-- START Data shown --

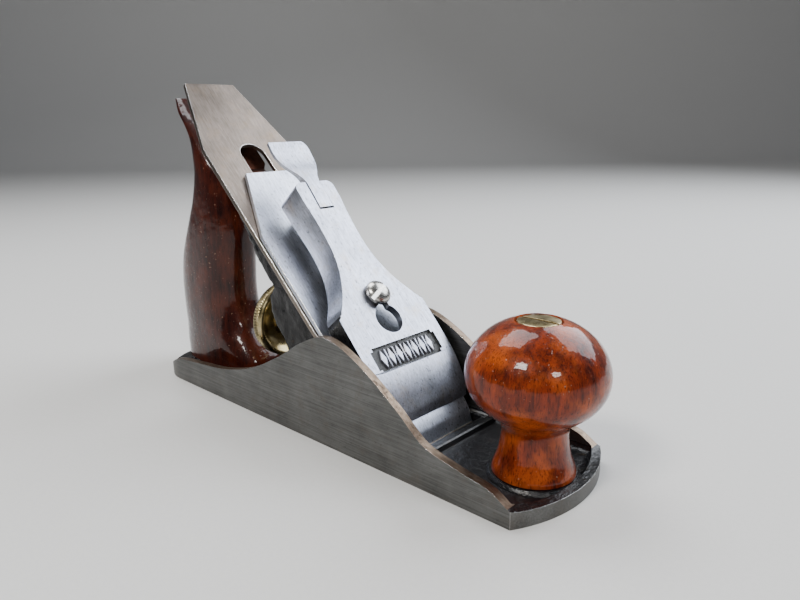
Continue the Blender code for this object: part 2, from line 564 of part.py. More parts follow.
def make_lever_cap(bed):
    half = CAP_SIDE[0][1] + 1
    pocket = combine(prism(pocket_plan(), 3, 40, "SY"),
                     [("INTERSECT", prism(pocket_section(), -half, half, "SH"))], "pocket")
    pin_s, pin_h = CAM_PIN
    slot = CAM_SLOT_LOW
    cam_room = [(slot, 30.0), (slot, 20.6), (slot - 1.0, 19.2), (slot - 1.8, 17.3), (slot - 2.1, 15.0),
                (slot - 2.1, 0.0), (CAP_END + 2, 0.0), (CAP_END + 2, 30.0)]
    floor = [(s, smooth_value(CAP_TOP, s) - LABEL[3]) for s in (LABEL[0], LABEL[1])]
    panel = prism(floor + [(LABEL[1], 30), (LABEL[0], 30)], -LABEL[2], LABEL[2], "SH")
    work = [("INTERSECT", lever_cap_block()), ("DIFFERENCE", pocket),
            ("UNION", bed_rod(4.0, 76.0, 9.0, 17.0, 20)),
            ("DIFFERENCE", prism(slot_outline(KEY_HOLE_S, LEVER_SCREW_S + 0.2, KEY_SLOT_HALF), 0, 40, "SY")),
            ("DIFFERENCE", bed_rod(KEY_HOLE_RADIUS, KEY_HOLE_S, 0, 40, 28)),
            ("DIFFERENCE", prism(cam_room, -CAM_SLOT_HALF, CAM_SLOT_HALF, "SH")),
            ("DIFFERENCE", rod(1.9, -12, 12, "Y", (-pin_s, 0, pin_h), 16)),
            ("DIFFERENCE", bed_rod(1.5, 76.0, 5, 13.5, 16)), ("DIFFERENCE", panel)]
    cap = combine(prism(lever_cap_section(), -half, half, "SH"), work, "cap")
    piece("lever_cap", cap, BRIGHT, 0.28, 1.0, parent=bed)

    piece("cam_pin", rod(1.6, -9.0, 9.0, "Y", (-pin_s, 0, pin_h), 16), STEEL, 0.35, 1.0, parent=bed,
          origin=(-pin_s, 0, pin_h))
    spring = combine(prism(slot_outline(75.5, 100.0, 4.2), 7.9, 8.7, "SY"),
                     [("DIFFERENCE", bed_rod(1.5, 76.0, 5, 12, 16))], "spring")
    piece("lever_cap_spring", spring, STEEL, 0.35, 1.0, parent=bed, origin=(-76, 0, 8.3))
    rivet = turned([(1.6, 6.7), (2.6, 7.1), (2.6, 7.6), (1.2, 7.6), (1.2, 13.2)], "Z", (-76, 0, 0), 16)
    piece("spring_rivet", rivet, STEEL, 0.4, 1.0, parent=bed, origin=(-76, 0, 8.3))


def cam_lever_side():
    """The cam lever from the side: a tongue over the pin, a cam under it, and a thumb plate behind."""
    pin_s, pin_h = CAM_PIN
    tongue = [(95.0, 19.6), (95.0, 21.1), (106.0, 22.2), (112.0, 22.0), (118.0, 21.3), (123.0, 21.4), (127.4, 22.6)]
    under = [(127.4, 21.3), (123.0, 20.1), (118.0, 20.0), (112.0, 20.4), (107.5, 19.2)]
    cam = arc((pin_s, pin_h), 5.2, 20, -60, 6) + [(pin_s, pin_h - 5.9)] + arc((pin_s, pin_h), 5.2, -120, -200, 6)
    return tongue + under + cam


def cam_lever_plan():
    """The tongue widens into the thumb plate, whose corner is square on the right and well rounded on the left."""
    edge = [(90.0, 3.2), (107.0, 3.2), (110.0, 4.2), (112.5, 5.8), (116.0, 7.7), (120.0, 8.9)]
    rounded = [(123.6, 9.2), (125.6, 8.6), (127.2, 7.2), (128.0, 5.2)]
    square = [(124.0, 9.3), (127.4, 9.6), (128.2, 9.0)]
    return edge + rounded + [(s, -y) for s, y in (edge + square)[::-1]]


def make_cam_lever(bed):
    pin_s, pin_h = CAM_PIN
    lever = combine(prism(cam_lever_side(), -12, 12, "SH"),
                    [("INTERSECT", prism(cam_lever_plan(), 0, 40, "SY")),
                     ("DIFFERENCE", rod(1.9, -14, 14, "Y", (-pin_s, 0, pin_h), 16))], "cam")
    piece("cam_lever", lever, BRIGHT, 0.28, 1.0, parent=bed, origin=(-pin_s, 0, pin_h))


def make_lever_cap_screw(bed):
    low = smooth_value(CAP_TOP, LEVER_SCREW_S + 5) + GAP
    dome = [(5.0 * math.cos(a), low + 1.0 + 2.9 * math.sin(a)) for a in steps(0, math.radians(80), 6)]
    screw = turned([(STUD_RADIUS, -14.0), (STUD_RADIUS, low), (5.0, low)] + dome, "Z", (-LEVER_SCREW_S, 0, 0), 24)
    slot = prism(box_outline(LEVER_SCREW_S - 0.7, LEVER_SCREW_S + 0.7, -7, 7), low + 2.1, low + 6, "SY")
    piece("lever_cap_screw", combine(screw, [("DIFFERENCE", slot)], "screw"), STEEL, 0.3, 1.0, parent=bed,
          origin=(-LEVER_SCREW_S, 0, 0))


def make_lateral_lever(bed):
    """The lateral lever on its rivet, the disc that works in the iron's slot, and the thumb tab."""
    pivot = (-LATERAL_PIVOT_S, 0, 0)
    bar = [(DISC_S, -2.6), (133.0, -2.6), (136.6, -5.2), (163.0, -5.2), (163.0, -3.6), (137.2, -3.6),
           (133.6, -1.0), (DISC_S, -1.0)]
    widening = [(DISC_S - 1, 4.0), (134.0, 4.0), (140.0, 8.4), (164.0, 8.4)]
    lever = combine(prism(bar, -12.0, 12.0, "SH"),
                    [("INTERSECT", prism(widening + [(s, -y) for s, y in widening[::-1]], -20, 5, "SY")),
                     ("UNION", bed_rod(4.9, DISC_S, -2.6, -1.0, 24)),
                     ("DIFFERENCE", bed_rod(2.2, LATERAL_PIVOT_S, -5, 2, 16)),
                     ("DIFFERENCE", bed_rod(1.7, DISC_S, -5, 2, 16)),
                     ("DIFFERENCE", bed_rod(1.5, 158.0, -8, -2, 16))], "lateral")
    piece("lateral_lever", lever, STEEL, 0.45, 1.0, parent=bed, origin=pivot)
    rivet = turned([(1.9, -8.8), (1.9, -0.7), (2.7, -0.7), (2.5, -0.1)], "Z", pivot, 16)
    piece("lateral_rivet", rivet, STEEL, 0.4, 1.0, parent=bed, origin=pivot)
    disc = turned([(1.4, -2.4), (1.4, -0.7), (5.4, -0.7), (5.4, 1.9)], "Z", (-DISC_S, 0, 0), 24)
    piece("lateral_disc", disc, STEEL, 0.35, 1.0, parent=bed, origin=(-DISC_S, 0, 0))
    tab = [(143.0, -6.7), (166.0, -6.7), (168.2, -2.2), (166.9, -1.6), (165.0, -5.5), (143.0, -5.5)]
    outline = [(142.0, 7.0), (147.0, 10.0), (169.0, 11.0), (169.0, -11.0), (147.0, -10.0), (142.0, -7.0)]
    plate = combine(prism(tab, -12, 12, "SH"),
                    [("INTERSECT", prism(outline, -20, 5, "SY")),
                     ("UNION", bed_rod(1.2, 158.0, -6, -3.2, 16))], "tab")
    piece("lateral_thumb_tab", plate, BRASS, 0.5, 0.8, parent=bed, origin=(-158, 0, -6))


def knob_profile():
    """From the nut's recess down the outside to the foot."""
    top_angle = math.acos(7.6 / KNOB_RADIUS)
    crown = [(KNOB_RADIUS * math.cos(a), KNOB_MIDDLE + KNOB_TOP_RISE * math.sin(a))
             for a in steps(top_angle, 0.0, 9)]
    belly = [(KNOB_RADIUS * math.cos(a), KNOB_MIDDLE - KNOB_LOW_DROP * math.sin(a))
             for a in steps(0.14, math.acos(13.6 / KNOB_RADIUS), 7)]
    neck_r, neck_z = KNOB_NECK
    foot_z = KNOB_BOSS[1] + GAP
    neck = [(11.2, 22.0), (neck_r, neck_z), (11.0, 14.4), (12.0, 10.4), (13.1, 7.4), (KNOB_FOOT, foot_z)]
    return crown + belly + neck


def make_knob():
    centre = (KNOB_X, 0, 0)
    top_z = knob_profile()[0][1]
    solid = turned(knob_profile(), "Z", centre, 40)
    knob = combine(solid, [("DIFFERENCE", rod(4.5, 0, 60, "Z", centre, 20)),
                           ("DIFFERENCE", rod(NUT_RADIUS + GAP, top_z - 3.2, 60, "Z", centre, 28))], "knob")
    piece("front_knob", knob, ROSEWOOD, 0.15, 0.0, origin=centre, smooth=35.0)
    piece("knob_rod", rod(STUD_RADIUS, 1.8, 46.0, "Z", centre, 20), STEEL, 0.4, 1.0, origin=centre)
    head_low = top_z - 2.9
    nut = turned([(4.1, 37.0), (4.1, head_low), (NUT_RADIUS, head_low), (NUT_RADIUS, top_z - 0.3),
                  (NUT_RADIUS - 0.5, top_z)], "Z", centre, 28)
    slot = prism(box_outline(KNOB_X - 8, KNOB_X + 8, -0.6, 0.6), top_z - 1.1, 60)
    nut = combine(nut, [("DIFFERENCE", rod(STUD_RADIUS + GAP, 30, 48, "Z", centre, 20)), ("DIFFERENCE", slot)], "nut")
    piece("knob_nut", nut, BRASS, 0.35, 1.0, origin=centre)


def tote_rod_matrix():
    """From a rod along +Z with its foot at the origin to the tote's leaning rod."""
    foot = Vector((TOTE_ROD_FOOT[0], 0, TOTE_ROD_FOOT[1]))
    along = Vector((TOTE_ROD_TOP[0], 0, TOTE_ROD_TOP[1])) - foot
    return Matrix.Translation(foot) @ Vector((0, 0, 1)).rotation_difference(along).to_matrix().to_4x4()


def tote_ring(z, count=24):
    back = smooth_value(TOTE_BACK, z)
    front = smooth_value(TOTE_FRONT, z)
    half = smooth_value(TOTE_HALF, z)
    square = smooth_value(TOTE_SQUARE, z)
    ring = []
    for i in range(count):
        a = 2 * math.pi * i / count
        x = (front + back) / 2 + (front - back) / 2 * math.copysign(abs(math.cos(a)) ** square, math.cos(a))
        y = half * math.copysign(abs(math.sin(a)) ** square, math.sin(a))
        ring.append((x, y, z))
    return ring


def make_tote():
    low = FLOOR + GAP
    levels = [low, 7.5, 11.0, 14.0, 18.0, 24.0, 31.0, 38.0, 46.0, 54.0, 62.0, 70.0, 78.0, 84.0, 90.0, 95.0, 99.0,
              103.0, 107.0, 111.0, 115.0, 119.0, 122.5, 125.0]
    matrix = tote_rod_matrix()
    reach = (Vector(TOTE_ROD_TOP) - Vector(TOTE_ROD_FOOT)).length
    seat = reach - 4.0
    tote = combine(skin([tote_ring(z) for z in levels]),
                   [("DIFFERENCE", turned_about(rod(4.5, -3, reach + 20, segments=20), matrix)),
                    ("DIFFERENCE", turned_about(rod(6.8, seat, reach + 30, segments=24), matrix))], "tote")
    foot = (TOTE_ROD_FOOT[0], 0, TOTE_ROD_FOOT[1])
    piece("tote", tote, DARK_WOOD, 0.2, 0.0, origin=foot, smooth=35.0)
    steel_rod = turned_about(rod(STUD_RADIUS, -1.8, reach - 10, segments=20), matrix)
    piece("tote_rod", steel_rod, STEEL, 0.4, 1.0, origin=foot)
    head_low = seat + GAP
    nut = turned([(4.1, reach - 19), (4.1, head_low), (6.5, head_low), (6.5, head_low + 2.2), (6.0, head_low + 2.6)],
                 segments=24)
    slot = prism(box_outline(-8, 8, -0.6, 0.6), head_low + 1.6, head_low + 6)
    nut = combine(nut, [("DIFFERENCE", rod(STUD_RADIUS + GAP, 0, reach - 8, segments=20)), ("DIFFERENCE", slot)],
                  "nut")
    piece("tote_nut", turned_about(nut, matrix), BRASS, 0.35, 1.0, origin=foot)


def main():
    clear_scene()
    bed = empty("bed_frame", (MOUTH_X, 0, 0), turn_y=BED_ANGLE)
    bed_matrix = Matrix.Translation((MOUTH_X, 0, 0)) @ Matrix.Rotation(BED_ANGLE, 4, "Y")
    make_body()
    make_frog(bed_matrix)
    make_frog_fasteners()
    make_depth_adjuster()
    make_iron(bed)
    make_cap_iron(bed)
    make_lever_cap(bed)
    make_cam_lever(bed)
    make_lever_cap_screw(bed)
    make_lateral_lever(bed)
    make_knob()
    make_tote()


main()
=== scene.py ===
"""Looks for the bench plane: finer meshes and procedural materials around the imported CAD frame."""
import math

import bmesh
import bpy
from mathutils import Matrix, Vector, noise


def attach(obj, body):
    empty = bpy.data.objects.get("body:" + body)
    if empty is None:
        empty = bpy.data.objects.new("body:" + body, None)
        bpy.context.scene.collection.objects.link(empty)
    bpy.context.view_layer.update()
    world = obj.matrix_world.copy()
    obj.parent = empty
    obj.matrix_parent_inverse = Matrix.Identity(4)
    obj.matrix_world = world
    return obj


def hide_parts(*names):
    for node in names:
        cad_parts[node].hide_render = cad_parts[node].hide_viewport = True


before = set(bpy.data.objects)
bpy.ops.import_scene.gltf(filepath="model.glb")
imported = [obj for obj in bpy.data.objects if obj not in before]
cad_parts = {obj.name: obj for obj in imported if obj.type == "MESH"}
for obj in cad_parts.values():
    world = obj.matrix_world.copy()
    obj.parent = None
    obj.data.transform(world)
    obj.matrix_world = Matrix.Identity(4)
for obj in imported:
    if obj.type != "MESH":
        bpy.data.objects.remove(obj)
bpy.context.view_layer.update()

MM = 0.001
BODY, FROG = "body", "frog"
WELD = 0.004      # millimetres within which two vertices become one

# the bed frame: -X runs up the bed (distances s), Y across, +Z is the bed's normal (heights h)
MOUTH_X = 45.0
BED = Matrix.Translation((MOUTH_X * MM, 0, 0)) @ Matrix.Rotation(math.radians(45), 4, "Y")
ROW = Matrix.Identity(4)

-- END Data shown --

Only those lines running from the one containing "obj.matrix_world = world" through the last line of the data above are to be copied, exactly, with both ends included.

Finished answer
    obj.matrix_world = world
    return obj


def hide_parts(*names):
    for node in names:
        cad_parts[node].hide_render = cad_parts[node].hide_viewport = True


before = set(bpy.data.objects)
bpy.ops.import_scene.gltf(filepath="model.glb")
imported = [obj for obj in bpy.data.objects if obj not in before]
cad_parts = {obj.name: obj for obj in imported if obj.type == "MESH"}
for obj in cad_parts.values():
    world = obj.matrix_world.copy()
    obj.parent = None
    obj.data.transform(world)
    obj.matrix_world = Matrix.Identity(4)
for obj in imported:
    if obj.type != "MESH":
        bpy.data.objects.remove(obj)
bpy.context.view_layer.update()

MM = 0.001
BODY, FROG = "body", "frog"
WELD = 0.004      # millimetres within which two vertices become one

# the bed frame: -X runs up the bed (distances s), Y across, +Z is the bed's normal (heights h)
MOUTH_X = 45.0
BED = Matrix.Translation((MOUTH_X * MM, 0, 0)) @ Matrix.Rotation(math.radians(45), 4, "Y")
ROW = Matrix.Identity(4)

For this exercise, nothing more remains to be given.